Ce que l'on peut analyser, ce sont les conséquences qu'une telle diplomatie peut avoir. Sur des dossiers précis comme la Syrie et le Moyen-Orient, si la ligne qu'il défend aujourd'hui est mise en application, cela peut restaurer la crédibilité de la France au Proche-Orient. Dans une analyse plus globale de la géopolitique, cela acte la volonté de la France d'inscrire le pays et l'Europe dans un monde multipolaire dans lequel l'Europe veut jouer son rôle comme les autres en dialoguant avec tous les interlocuteurs – que cela soit les Etats-Unis ou la Russie – sans faire de concessions excessives, mais sans non plus être dans l'opposition systématique.

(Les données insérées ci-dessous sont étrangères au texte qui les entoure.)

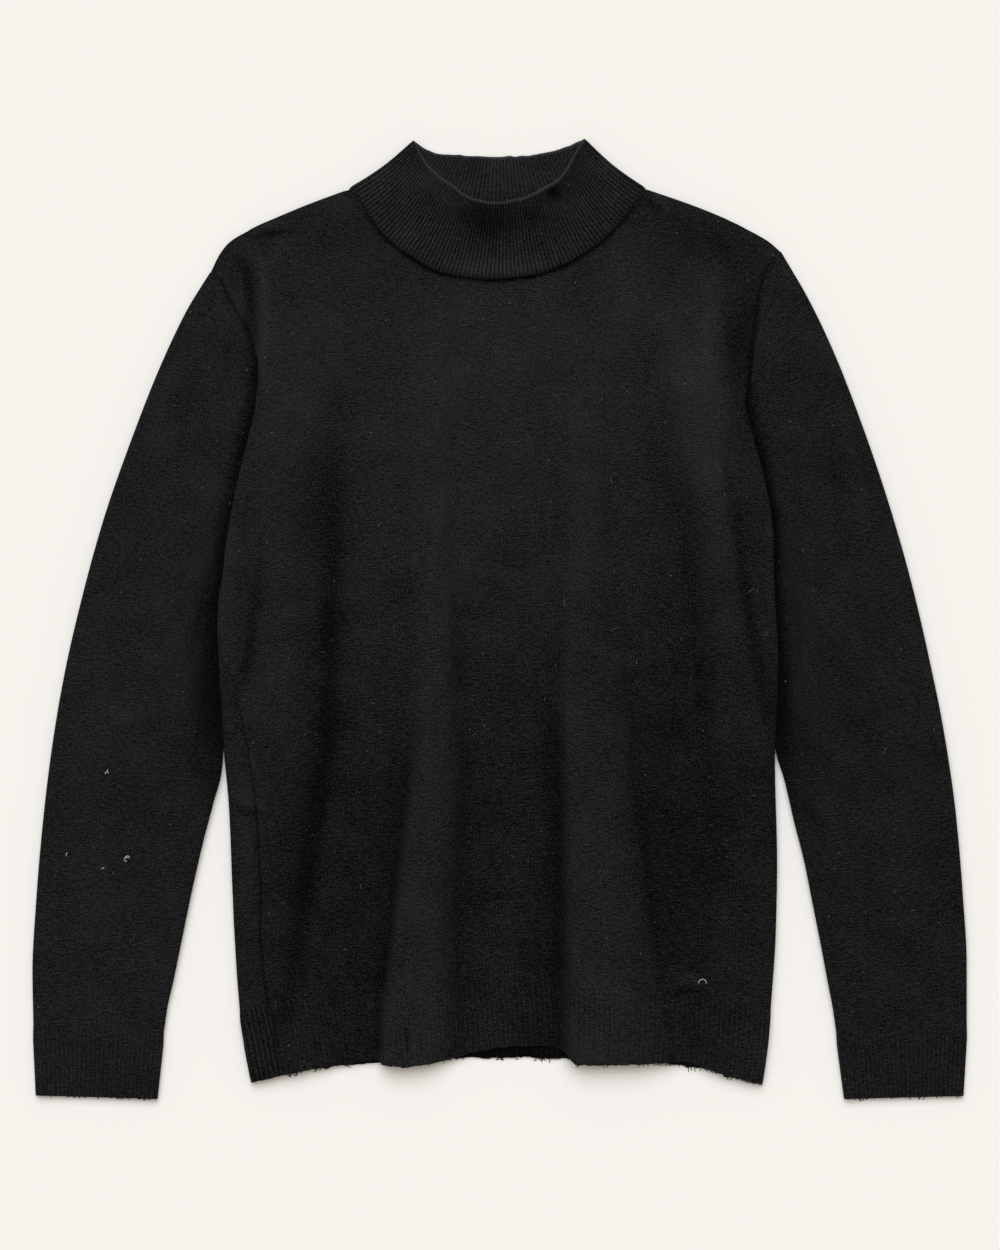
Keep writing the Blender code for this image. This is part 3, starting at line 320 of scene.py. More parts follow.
def front_tail(which, y, share):
    """A line of the front beside a seam, from share 0 where the front is flat to 1 at the seam."""
    edge, radius, under, seam = side_at(which, y)
    along = -TAIL + (seam - SEAM / 2 + TAIL) * share
    out, height = round_side(which, y, along, under)
    height = np.where(along < 0, front_height(which * out, y), height)

    start = edge - radius - TAIL
    flat_out = start + (read(ARMHOLES[which], "out", y) - SEAM / 2 - start) * share
    low = read(ARMHOLES[which], "front", y)
    flat_height = low + (front_height(which * flat_out, y) - low) * ease((edge + 1.5 - flat_out) / 6)

    first, last = SWING[which]
    swing = ease((y - first) / (last - first))
    return out + (flat_out - out) * swing, height + (flat_height - height) * swing


print("front's height on the right ridge:", front_height(read(RIGHT_RIDGE, "x", -300.0), -300.0).round(1))

# %% [markdown]
# Both body panels are made as a grid of points: columns that follow the folds and the seams, and rows
# that are level up to the chest and then spread to the shoulders and the neck. A grid like this keeps the
# knit's own direction, which the material follows later, as a remesh would not.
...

Ce que veut Emmanuel Macron ne pourra se faire sans un débat européen sur la ligne de politique interne et le modèle de société que l'on veut en Europe
Je pense qu'il y a néanmoins un écueil qui peut être important à sa vision pour l'Europe au sein même de l'Union. Emmanuel Macron reste sur une ligne européenne libérale, alors même qu'au sein de l'Europe deux visions de sociétés s'opposent. Il y a d'un côté celle d'une société ouverte avec des flux (de marchandises, de personnes, de capitaux) libres et de l'autre celle d'une société plus hiérarchisée, plus fermée, plus attachée à ses frontières. C'est-à-dire la vision que l'on retrouve dans le groupe de Visegrad – la Pologne, la République tchèque, la Hongrie, la Slovaquie. On voit que cette vision moins libérale et plus autoritaire a aussi des clients en Europe de l'Ouest. On a pu le voir avec le Front national et Jean-Luc Mélenchon lors de l'élection présidentielle française.

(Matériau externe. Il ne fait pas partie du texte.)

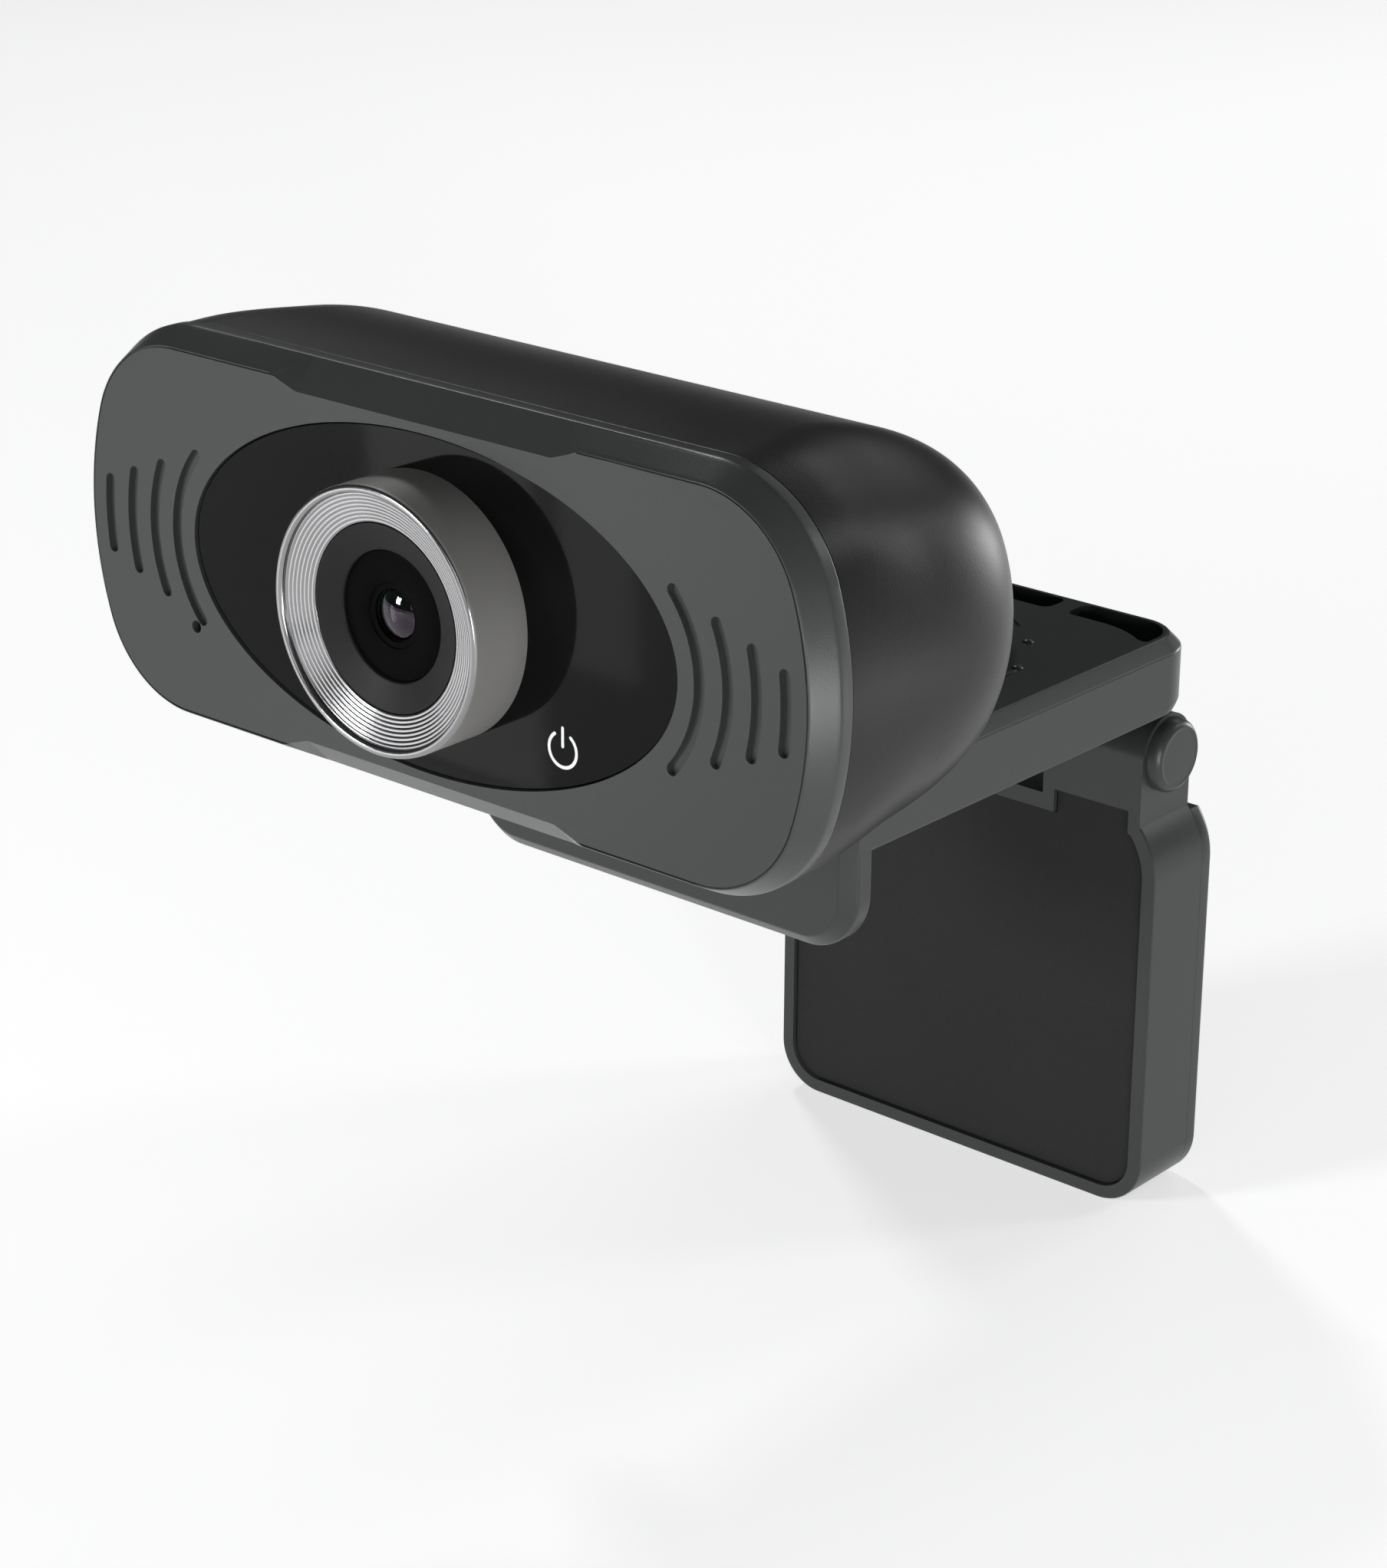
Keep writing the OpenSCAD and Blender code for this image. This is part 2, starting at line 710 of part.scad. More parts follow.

Je pense que ce que veut Emmanuel Macron, ne pourra pas se faire sans un débat européen sur la ligne de politique interne et le modèle de société que l'on veut en Europe. Les libéraux ont toujours esquivé ce débat en pensant que leur modèle fédéraliste était le seul possible et légitime. Or, on voit qu'il est de plus en plus contesté par les peuples. On ne pourra pas encore longtemps faire l'économie de ce débat, si l'on souhaite donner un nouvel élan à l'Union.